**Directive**
Using the material below, copy every line where "with" appears.

**Dataset content**

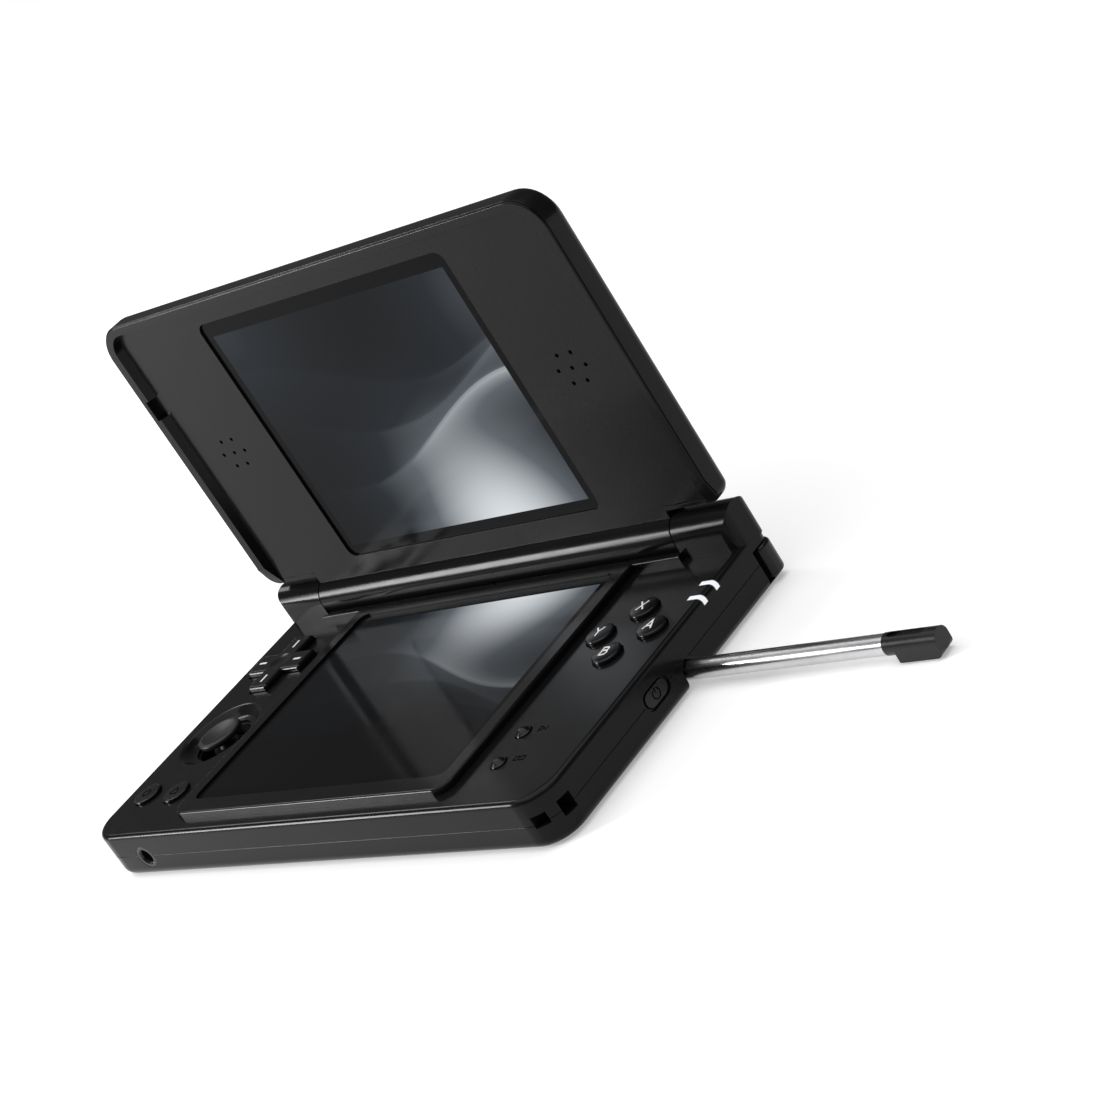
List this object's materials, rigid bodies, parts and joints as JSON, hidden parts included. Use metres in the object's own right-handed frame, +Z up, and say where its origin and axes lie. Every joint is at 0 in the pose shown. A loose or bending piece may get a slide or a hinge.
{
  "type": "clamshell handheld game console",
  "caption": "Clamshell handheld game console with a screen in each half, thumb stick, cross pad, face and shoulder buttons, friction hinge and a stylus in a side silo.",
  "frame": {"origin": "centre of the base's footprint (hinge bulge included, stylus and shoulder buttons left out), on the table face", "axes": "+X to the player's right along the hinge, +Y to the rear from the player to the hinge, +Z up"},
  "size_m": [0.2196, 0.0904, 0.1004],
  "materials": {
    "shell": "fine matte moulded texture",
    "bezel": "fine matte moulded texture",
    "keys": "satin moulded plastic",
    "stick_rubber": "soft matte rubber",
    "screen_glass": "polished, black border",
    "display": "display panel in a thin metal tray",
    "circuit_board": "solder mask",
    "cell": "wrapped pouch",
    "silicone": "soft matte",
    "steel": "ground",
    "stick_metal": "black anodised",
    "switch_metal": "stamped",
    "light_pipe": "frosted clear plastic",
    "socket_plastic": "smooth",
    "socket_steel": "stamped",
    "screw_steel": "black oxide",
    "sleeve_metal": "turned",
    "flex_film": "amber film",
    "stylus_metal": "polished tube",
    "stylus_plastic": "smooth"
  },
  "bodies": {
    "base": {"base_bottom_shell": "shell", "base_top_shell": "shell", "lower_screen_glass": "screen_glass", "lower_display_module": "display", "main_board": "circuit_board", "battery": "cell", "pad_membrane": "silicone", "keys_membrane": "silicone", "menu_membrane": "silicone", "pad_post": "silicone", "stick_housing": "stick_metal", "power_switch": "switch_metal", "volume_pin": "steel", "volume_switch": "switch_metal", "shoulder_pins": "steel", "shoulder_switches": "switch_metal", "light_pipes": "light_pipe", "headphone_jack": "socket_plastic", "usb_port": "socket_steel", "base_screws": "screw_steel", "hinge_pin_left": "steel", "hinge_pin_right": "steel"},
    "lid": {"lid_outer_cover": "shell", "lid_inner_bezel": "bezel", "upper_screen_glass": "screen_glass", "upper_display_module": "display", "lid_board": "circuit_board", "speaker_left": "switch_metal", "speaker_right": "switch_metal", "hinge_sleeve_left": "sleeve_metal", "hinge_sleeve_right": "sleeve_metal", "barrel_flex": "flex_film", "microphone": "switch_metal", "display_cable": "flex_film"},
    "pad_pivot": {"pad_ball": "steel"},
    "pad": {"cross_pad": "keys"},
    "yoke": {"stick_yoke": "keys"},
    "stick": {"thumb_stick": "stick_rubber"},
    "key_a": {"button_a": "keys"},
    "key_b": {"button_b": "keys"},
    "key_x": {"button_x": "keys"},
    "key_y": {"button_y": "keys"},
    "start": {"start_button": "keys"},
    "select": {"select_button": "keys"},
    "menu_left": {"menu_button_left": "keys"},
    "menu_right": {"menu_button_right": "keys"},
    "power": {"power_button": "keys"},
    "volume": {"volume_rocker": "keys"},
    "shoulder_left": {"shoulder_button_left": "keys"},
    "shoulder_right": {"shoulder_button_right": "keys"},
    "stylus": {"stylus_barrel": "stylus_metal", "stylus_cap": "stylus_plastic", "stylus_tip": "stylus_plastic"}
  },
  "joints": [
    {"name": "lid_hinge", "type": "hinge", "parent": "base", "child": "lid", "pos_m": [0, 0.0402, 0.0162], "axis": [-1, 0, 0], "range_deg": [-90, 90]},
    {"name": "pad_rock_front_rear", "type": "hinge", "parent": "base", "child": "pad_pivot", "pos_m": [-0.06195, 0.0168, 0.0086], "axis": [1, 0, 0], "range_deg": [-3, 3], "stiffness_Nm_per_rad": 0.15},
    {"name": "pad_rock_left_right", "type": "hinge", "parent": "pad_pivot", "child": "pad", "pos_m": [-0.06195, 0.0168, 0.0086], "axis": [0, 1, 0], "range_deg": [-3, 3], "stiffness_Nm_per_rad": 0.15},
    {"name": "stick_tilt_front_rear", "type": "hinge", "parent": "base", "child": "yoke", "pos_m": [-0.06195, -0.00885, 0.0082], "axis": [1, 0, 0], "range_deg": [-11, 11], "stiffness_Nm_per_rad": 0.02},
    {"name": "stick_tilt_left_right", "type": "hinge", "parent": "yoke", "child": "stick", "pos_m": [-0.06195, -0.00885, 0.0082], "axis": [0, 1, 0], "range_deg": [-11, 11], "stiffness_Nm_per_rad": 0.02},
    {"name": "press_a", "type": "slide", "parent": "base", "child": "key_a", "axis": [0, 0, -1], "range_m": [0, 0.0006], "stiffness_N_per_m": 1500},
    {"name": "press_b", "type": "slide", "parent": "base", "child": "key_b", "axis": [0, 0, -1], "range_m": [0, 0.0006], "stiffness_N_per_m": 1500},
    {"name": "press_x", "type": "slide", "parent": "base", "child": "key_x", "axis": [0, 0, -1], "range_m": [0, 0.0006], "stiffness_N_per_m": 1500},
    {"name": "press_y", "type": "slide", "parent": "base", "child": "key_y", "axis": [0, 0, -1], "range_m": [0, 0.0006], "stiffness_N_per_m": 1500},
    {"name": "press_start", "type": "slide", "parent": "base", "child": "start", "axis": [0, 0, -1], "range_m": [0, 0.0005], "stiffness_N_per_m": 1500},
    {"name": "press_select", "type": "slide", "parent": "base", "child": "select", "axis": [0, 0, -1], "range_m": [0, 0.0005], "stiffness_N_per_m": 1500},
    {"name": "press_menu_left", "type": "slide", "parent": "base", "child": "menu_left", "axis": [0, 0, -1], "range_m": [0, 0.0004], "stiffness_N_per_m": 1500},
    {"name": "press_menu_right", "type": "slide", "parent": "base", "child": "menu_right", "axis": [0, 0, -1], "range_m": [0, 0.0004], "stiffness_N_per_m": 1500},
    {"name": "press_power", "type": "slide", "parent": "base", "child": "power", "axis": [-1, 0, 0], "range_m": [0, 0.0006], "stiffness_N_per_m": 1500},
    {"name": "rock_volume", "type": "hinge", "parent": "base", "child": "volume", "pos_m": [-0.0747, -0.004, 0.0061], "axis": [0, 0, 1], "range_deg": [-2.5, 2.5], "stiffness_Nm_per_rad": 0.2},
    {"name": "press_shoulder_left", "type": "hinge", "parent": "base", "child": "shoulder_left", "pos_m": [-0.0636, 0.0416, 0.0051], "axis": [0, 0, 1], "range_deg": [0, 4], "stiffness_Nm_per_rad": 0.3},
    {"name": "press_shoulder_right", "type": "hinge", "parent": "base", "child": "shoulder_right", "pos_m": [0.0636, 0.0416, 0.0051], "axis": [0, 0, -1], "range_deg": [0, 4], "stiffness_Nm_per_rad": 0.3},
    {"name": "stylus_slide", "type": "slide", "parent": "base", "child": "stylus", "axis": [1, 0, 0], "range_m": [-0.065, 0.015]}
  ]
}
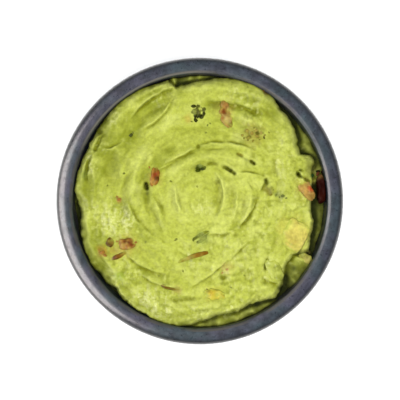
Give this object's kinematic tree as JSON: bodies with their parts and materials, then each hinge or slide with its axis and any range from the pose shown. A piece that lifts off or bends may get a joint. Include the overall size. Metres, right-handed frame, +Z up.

**Result**
  "caption": "Clamshell handheld game console with a screen in each half, thumb stick, cross pad, face and shoulder buttons, friction hinge and a stylus in a side silo.",
Give this object's kinematic tree as JSON: bodies with their parts and materials, then each hinge or slide with its axis and any range from the pose shown. A piece that lifts off or bends may get a joint. Include the overall size. Metres, right-handed frame, +Z up.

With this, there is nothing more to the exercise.